There are critics who challenge the ability of Reggio Emilia’s seemingly spontaneous and relatively unstructured classrooms to help young children learn basics like letter and number recognition and simple math concepts.

The approach’s passionate advocates resent such objections.

“Reggio Emilia requires a more rigorous and challenging curriculum than any other method,” said Sonya Shoptaugh, a Reggio consultant who has worked with the Englewood prekindergarten teachers.

The approach encourages children to explore and test new ideas that are expressed through different vocabularies, including language (both oral and written), clay, paint, dance, wood and music.
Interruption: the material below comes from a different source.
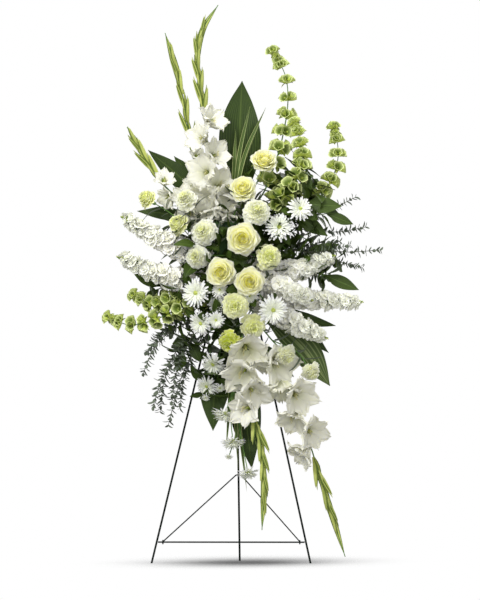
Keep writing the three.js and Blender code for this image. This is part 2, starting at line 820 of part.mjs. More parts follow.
// Plastic cage: a back plate with a rim round the foam, two straps over its front, a rest that leans on
// the legs and a lug that drops over the easel's hook
function makeCage() {
  const inside = FOAM_HALF_WIDTH + PLAY;
  const outside = inside + CAGE_WALL;
  const back = FOAM_BACK + PLAY;
  const plate = block(
    [-outside, back, FOAM_BOTTOM - PLAY - CAGE_WALL],
    [outside, back + CAGE_WALL, FOAM_TOP + PLAY + CAGE_WALL],
  );
  const rim = block(
    [-outside, back - 5, FOAM_BOTTOM - PLAY - CAGE_WALL],
    [outside, back + 0.5, FOAM_TOP + PLAY + CAGE_WALL],
  ).subtract(block([-inside, back - 6, FOAM_BOTTOM - PLAY], [inside, back + 1, FOAM_TOP + PLAY]));
  const straps = [744, 941].map((z) => (
    block([-outside, FOAM_FRONT - PLAY - CAGE_WALL, z], [outside, back + 0.5, z + 6])
      .subtract(block([-inside, FOAM_FRONT - PLAY, z - 1], [inside, back + 1, z + 7]))
  ));
  const rest = block([-58, back + 1, 740], [58, legY(740) - LEG_RADIUS - 2 * PLAY, 748]);
  const lug = block([HOOK_X - 8, back + 1, 886], [HOOK_X + 8, LUG_Y + 8, 900])
    .subtract(rod([HOOK_X, LUG_Y, 880], [HOOK_X, LUG_Y, 906], LEG_RADIUS + 0.5));
  return join([plate, rim, ...straps, rest, lug]);
}

// Depth of the plane of the front legs at a height
function legY(z) {
  return THREE.MathUtils.lerp(FRONT_FOOT_Y, PIVOT_Y, z / EASEL_TOP);
}

function legX(z) {
  return THREE.MathUtils.lerp(FRONT_FOOT_X, PIVOT_HALF, z / EASEL_TOP);
}

function rearLegY(z) {
  return THREE.MathUtils.lerp(REAR_FOOT_Y, PIVOT_Y, z / EASEL_TOP);
}

// Legs run on below the floor and are cut level with it, which leaves a flat foot
function cutAtFloor(solid) {
  return solid.subtract(block([-600, -600, -200], [600, 600, 0]));
}

function makeFrontLeg(sign) {
  const line = (z) => [sign * legX(z), legY(z), z];
  return cutAtFloor(rod(line(-20), line(EASEL_TOP + 2), LEG_RADIUS, 10));
}

// Eye of a wire bent round a rod that runs along X
function eye(x, y, z, inner, wire) {
  const outer = rod([x - wire, y, z], [x + wire, y, z], inner + 2 * wire, 8);
  return outer.subtract(rod([x - 2 * wire, y, z], [x + 2 * wire, y, z], inner, 8));
}

function makeRearLeg() {
  const inner = LEG_RADIUS + PLAY;
  const top = EASEL_TOP - inner - LEG_RADIUS;
  const leg = cutAtFloor(rod([0, rearLegY(-20), -20], [0, rearLegY(top), top], LEG_RADIUS, 10));
  return join([leg, eye(0, PIVOT_Y, EASEL_TOP, inner, LEG_RADIUS)]);
}

function makePivotPin() {
  const reach = PIVOT_HALF - LEG_RADIUS - 2 * PLAY;
  const pin = rod([-reach, PIVOT_Y, EASEL_TOP], [reach, PIVOT_Y, EASEL_TOP], LEG_RADIUS, 12);
  const bend = [[0, 0], [0, 22], [-8, 30], [-26, 30], [LUG_Y - PIVOT_Y, 22], [LUG_Y - PIVOT_Y, -16]];
  const path = bend.map(([y, z]) => new THREE.Vector3(HOOK_X, PIVOT_Y + y, EASEL_TOP + z));
  return join([pin, tube(path, LEG_RADIUS - 0.6, LEG_RADIUS - 0.6, 6)]);
}

function makeCrossbar() {
  const reach = legX(CROSSBAR_Z) - LEG_RADIUS - 3 * PLAY;
  const y = legY(CROSSBAR_Z);
  return rod([-reach, y, CROSSBAR_Z], [reach, y, CROSSBAR_Z], LEG_RADIUS - 0.6, 10);
}

// Half of the V of thin wire: an arm from its eye on the crossbar up to behind the rear leg
function makeBraceArm(sign) {
  const inner = LEG_RADIUS - 0.6 + PLAY;
  const [y, z] = [legY(CROSSBAR_Z), CROSSBAR_Z];
  const start = [sign * BRACE_EYE_X, y + inner + BRACE_RADIUS, z + 1.2];
  const end = [sign * 7, braceBendY(), BRACE_TOP_Z];
  return join([rod(start, end, BRACE_RADIUS, 6), eye(sign * BRACE_EYE_X, y, z, inner, BRACE_RADIUS)]);
}

// Depth of the V's bend, just behind the rear leg
function braceBendY() {
  return rearLegY(BRACE_TOP_Z) + LEG_RADIUS + BRACE_RADIUS + 0.6;
}

function makeBraceLeft() {
  const reach = 7 - BRACE_RADIUS - PLAY;
  const bend = rod([-7, braceBendY(), BRACE_TOP_Z], [reach, braceBendY(), BRACE_TOP_Z], BRACE_RADIUS, 6);
  return join([makeBraceArm(-1), bend]);
}

function toMesh(name, colour, solid) {
  const { numProp, vertProperties, triVerts } = solid.simplify(SLIVER).getMesh();
  const positions = new Float32Array((vertProperties.length / numProp) * 3);
  for (let k = 0; k < positions.length / 3; k += 1) {
    positions.set(vertProperties.subarray(k * numProp, k * numProp + 3), k * 3);
  }
  const geometry = new THREE.BufferGeometry();
  geometry.setAttribute("position", new THREE.BufferAttribute(positions, 3));
  geometry.setIndex([...triVerts]);
  const [color, roughness, metalness] = COLOURS[colour];
  const mesh = new THREE.Mesh(geometry, new THREE.MeshStandardMaterial({ color, roughness, metalness }));
  mesh.name = name;
  return mesh;
}

// Every row of a table made into a mesh of one colour
function meshesOf(rows, colour, make) {
  return rows.map((row) => toMesh(row.name, colour, make(row)));
}

// Stands the object on z = 0 with the middle of its box above the origin
function centred(group) {
  const box = new THREE.Box3().setFromObject(group);
  const middle = box.getCenter(new THREE.Vector3());
  group.children.forEach((mesh) => mesh.geometry.translate(-middle.x, -middle.y, -box.min.z));
  return group;
}

const spray = new THREE.Group();
spray.name = "standing_spray";
spray.add(
  toMesh("easel_left_leg", "wire", makeFrontLeg(-1)),
  toMesh("easel_right_leg", "wire", makeFrontLeg(1)),
  toMesh("easel_rear_leg", "wire", makeRearLeg()),
  toMesh("easel_pin_and_hook", "wire", makePivotPin()),
  toMesh("easel_crossbar", "wire", makeCrossbar()),
  toMesh("easel_brace_left", "wire", makeBraceLeft()),
  toMesh("easel_brace_right", "wire", makeBraceArm(1)),
  toMesh("foam_cage", "cage", makeCage()),
  toMesh("floral_foam", "foam", makeFoam()),
  ...meshesOf(ROSES, "rose", makeRose),
  ...meshesOf(CARNATIONS, "carnation", makeCarnation),
  ...meshesOf(DAISIES, "petal", makeDaisies),
  ...meshesOf(GLADIOLI, "petal", makeGladiolus),
  ...meshesOf(STOCKS, "petal", makeStock),
  ...meshesOf(BELLS, "bell", makeBells),
  ...meshesOf(EUCALYPTUS, "eucalyptus", makeEucalyptus),
  ...meshesOf(BROAD_LEAVES, "broad_leaf", makeBroadLeaves),
  ...meshesOf(SALAL, "salal", makeSalal),
  ...meshesOf(GRASSES, "grass", makeGrass),
);

export default centred(spray);
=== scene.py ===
"""Standing spray of white and yellow flowers on a folding wire easel."""
import math

import bpy
import numpy as np
from bpy.props import FloatProperty, FloatVectorProperty, IntProperty, PointerProperty
from mathutils import Matrix, Vector


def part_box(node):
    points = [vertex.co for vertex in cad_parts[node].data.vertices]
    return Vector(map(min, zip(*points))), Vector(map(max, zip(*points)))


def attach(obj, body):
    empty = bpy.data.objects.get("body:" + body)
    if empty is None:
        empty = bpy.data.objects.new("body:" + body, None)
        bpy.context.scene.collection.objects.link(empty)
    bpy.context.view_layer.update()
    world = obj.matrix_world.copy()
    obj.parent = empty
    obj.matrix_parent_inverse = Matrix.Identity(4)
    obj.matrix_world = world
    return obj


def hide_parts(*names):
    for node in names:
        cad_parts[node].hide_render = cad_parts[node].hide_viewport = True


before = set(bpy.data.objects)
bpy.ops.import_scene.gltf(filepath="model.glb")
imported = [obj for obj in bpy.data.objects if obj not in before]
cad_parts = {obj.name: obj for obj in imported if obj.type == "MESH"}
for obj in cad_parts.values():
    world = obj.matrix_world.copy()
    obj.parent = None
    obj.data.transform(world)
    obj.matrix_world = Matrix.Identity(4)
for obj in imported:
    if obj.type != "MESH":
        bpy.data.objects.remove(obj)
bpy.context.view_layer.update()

bl_info = {
    "name": "Standing Flower Spray",
    "version": (1, 0, 0),
    "blender": (4, 5, 0),
    "location": "View3D > Sidebar > Spray",
    "description": "Dresses the packed standing spray with petals, leaves, stems and an easel",
    "category": "Object",
}

FLOWERS_BODY = "front_frame_and_flowers"
MM = 0.001
FRONT = np.array((0.0, -1.0, 0.0))
UP = np.array((0.0, 0.0, 1.0))
# From one leaf or petal to the next in a spiral
GOLDEN_TURN = 2.4

# Foam brick and its stem holes, in the easel's own millimetres, as in the part's source
FOAM_HALF_WIDTH = 55
FOAM_FRONT = -150
FOAM_BACK = -70
FOAM_BOTTOM = 735
FOAM_TOP = 955
HOLE_DEPTH = 22
# A stem stops this far above its hole's end, and runs straight for this far out of its mouth
STEM_GAP = 0.6
STRAIGHT_OUT = 9

# Side stems that start lower than this are bare, as in the photo, and the rear leg folds in behind them
BARE_BELOW = 520
# A blade's rim turns by more than this, so its face and its back are shaded apart
SHARP = math.radians(80)
# The frame has materials of its own, named like some of these finishes
OWN = "spray "

# The camera looks at this place, in the easel's millimetres, from this many metres away
LOOK_AT = (12.6, 0, 733.7)
CAMERA_DISTANCE = 6
# What the world's light gives the flowers; the camera sees it white
WORLD_LIGHT = 0.48
# Place, target, size and share of the key lamp's power
LAMPS = {
    "key": ((-3.0, -4.8, 4.6), (0, 0, 0.8), 2.4, 1.0),
    "top": ((0.6, -0.6, 11.2), (0, 0, 0), 5.0, 2.4),
    "fill": ((1.0, -3.6, 1.2), (0, 0, 0.8), 1.8, 0.11),
    "back": ((1.6, 3.0, 2.2), (0, 0, 0.9), 1.6, 0.125),
}
# Rings of the floor in metres, the dark grey of a shadow painted under the easel, the floor's grey further
# out and where it fades; painted shadow and fade are longer from front to back than sideways by 1 over the
# stretch
FLOOR_RINGS = (0.2, 0.9, 1.6)
FLOOR_SIDES = 96
FLOOR_PAINTED_SHADOW_AND_GREY = (0.09, 0.62)
FLOOR_FADE = (0.04, 0.5)
FLOOR_STRETCH = 0.34

FOAM_LOW, FOAM_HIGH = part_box("floral_foam")
# From the easel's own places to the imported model's: the foam's middle is at x = 0 and its back at FOAM_BACK
EASEL_SHIFT = np.array(((FOAM_LOW.x + FOAM_HIGH.x) / 2, FOAM_HIGH.y - FOAM_BACK * MM, 0.0))

# Widths at even steps from base to tip, in parts of the widest
OUTLINES = {
    "sepal": (0.8, 1, 0.7, 0.4, 0.1),
    "carnation petal": (0.12, 0.28, 0.6, 0.95, 1.0),
    "daisy ray": (0.35, 0.8, 1.0, 0.95, 0.5),
    "gladiolus petal": (0.2, 0.42, 0.8, 1.0, 0.8, 0.3),
    "stock petal": (0.3, 0.75, 1.0, 0.85),
    "outer sheath": (0.7, 1, 0.9, 0.6, 0.08),
    "inner sheath": (0.7, 1, 0.9, 0.6, 0.1),
    "tip sheath": (0.75, 1.0, 0.95, 0.62, 0.0),
    "bell leaf": (0.2, 0.9, 1, 0.7, 0.2),
    "stalked leaf": (0.2, 0.8, 1, 0.7, 0.08),
    "carnation leaf": (1, 1, 0.9, 0.6, 0.1),
    "stock leaf": (0.3, 0.7, 1, 0.8, 0.15),
    "eucalyptus leaf": (0.3, 0.85, 1, 0.9, 0.35),
    "broad leaf": (0.05, 0.42, 0.82, 1.0, 0.9, 0.54, 0.0),
    "oval leaf": (0.04, 0.3, 0.85, 1.0, 0.88, 0.5, 0.0),
    "grass blade": (0.35, 0.8, 1.0, 0.75, 0.0),
}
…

Reggio Emilia teachers use observation and conversation with children to develop and deepen curriculum.

“It’s a rich, collaborative way of learning, where the child is seen as part of the social network,” said Roseanne Regan Hansel, a program development specialist with the New Jersey Department of Education’s Division of Early Childhood Education.

Half of Englewood’s 200 public school kindergarteners are graduates of its Reggio Emilia program.

“The program helps kids learn essential vocabulary for early reading and school learning,” said Richard Segall, Englewood’s superintendent of schools. “The Reggio Emilia kids are just so far ahead in how they approach the world.”

In 2010, the Reggio Emilia preschool is scheduled to move into Englewood’s Donald A. Quarles School, which will evolve into an early childhood learning center. In its new home, the prekindergarten will be able to accommodate more children. The school’s kindergarten will begin to incorporate Reggio Emilia-inspired practices.

“As a result of their increased exposure to Reggio Emilia, our teachers are changing their attitude about what kids can accomplish,” Dr. Segall said.